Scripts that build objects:

====================

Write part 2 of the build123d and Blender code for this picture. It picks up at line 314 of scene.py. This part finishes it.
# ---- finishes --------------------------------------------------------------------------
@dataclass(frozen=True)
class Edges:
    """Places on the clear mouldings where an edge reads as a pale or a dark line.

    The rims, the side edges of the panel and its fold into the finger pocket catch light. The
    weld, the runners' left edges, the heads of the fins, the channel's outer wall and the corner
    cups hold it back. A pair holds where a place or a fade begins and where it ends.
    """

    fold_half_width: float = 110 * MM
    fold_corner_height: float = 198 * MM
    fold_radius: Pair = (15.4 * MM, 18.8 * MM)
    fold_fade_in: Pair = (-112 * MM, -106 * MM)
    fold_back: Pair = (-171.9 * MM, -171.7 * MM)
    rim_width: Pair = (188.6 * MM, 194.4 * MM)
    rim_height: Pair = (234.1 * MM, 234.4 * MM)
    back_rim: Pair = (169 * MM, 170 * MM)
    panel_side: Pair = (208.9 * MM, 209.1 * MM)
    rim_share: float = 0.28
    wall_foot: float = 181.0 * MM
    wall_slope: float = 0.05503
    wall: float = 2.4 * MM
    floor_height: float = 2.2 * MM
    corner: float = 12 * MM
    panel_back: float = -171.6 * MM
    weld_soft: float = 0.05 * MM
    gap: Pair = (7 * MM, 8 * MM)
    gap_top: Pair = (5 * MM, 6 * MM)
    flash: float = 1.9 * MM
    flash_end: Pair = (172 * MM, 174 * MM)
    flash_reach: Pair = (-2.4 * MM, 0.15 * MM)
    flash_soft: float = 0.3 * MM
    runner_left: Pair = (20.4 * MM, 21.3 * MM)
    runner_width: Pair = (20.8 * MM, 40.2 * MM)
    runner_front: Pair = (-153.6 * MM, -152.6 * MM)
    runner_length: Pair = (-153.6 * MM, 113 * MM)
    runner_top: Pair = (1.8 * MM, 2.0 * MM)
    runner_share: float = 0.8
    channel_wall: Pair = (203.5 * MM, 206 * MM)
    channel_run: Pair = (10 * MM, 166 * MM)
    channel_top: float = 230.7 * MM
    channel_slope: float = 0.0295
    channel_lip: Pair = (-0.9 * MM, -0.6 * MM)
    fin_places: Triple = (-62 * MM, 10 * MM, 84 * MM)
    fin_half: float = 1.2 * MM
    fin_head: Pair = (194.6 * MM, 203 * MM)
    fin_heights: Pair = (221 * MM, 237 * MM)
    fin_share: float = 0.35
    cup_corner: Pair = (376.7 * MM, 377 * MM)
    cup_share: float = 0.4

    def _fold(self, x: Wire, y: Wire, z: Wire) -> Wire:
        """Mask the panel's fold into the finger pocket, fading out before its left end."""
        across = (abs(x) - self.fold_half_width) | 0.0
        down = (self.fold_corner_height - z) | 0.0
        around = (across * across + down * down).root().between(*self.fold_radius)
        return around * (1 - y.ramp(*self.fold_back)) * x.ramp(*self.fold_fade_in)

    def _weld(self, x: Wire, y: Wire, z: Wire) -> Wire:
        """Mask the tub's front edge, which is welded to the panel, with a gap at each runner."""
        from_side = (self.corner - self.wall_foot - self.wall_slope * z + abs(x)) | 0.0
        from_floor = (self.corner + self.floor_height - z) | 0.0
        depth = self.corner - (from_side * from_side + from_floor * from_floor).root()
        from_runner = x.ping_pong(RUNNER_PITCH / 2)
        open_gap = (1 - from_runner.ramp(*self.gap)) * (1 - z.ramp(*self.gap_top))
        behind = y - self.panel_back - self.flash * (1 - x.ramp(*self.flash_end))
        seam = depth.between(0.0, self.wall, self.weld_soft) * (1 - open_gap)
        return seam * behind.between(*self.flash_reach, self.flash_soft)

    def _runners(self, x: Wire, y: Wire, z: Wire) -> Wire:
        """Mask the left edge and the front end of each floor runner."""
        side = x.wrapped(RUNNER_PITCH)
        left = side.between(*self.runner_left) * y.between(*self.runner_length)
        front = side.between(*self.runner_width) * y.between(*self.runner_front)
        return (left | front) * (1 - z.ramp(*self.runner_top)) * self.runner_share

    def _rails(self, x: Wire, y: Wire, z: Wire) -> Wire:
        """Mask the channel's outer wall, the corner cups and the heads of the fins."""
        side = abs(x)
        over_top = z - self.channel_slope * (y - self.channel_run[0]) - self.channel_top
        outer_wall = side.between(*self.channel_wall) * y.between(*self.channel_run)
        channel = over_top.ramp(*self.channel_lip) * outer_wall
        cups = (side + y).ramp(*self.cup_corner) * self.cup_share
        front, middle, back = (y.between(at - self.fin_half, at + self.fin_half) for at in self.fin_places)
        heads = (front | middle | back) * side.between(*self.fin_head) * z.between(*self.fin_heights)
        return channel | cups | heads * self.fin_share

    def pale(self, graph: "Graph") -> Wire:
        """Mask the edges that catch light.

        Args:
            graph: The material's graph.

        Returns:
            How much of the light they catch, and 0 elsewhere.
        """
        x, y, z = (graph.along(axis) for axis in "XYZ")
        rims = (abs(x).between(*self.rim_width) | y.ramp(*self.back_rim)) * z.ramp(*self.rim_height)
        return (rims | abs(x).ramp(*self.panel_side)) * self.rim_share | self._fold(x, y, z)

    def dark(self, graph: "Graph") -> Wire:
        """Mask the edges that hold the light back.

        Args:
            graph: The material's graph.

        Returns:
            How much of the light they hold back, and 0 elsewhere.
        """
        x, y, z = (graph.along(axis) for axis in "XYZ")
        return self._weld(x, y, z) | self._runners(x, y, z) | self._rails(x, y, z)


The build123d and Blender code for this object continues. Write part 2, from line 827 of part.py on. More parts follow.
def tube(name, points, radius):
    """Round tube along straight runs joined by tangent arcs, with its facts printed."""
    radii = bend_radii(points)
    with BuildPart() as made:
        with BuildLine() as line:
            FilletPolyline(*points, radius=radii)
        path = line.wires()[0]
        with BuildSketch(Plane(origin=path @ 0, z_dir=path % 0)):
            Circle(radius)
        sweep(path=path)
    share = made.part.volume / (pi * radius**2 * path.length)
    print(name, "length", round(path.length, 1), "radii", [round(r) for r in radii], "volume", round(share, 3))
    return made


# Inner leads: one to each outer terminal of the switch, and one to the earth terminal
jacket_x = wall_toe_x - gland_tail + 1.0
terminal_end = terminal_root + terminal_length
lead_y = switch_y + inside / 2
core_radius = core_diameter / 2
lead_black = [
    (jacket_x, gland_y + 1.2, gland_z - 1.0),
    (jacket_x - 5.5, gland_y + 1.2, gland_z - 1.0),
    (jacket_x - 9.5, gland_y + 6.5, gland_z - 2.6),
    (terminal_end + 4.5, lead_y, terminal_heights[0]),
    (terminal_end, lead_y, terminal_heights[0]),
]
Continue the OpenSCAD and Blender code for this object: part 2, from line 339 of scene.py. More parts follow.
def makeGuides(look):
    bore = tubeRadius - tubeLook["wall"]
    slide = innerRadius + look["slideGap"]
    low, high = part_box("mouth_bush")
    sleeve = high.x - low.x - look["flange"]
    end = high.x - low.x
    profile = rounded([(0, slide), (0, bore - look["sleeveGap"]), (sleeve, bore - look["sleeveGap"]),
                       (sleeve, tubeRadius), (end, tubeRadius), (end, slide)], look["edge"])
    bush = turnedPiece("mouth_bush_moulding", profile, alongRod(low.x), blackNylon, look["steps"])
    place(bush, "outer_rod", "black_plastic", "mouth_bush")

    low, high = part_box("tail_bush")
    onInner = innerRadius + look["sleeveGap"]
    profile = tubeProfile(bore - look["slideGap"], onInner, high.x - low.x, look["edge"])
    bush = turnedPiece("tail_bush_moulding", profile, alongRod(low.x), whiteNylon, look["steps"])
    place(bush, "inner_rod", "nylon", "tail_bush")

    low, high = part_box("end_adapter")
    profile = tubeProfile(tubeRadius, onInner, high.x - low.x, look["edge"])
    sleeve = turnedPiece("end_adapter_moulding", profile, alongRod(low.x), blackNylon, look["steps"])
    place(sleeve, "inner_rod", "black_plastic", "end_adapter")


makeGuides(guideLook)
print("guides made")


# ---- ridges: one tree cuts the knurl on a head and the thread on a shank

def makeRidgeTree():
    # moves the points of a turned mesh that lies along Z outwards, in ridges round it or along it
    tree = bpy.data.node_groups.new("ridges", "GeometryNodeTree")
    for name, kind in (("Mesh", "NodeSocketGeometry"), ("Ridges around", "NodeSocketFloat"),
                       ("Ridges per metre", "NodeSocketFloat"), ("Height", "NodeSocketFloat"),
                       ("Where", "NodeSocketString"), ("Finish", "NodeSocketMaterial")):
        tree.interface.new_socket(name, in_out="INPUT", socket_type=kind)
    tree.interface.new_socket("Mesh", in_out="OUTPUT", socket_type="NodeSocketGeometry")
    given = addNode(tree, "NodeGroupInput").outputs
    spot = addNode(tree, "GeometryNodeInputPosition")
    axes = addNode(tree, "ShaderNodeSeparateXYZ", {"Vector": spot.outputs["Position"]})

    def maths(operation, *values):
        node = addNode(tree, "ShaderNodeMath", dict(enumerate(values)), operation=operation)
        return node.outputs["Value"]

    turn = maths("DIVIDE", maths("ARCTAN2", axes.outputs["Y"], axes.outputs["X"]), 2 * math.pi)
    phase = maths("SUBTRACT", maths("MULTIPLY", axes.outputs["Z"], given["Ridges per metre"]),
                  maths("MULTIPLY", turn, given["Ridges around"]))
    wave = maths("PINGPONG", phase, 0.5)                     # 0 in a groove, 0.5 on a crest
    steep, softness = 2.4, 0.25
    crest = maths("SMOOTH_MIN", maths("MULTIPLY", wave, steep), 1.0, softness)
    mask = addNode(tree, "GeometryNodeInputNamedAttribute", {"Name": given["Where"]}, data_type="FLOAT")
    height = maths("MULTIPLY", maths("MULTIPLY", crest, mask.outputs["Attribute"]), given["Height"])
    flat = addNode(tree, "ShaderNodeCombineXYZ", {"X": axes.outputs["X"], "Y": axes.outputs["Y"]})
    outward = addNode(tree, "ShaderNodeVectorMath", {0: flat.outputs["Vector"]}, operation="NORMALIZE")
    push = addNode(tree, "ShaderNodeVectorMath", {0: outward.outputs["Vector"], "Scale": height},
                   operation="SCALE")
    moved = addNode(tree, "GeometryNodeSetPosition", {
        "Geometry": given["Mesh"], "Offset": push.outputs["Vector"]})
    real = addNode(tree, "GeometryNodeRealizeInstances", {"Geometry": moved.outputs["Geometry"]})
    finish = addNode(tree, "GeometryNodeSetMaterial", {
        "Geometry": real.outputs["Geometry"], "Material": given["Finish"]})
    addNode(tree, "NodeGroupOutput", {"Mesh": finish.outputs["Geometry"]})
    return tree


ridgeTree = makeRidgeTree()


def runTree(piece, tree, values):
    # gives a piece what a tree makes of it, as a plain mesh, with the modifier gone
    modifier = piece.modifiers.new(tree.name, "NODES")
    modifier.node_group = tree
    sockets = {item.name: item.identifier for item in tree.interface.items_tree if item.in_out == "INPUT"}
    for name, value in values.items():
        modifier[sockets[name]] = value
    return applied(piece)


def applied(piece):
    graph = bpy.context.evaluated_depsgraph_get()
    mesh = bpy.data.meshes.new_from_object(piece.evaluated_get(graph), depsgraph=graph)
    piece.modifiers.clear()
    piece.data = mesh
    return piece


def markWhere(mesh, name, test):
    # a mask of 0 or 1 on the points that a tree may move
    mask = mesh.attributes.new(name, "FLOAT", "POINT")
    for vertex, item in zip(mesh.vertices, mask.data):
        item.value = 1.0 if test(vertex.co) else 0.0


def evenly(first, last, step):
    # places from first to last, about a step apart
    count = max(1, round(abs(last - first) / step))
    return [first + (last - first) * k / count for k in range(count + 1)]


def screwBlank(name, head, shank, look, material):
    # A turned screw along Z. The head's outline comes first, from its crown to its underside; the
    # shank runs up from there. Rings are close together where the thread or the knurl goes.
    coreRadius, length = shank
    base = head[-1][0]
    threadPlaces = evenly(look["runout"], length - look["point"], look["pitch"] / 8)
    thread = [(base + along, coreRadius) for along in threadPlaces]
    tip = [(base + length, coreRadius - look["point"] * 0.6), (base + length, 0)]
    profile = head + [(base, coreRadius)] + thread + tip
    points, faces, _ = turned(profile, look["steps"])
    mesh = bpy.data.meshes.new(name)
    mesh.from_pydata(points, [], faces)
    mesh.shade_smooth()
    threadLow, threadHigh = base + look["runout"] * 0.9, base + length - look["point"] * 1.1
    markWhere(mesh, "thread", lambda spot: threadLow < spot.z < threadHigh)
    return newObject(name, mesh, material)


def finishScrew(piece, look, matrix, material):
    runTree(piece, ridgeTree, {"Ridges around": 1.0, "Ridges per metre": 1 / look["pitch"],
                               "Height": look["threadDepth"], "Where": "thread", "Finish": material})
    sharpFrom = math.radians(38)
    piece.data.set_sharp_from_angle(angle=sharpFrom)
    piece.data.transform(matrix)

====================

What the exercise asks. Copy the records above exactly, from the first line through the line containing "a dark line.", and include nothing else.

Reply to the exercise.
Write part 2 of the build123d and Blender code for this picture. It picks up at line 314 of scene.py. This part finishes it.
# ---- finishes --------------------------------------------------------------------------
@dataclass(frozen=True)
class Edges:
    """Places on the clear mouldings where an edge reads as a pale or a dark line.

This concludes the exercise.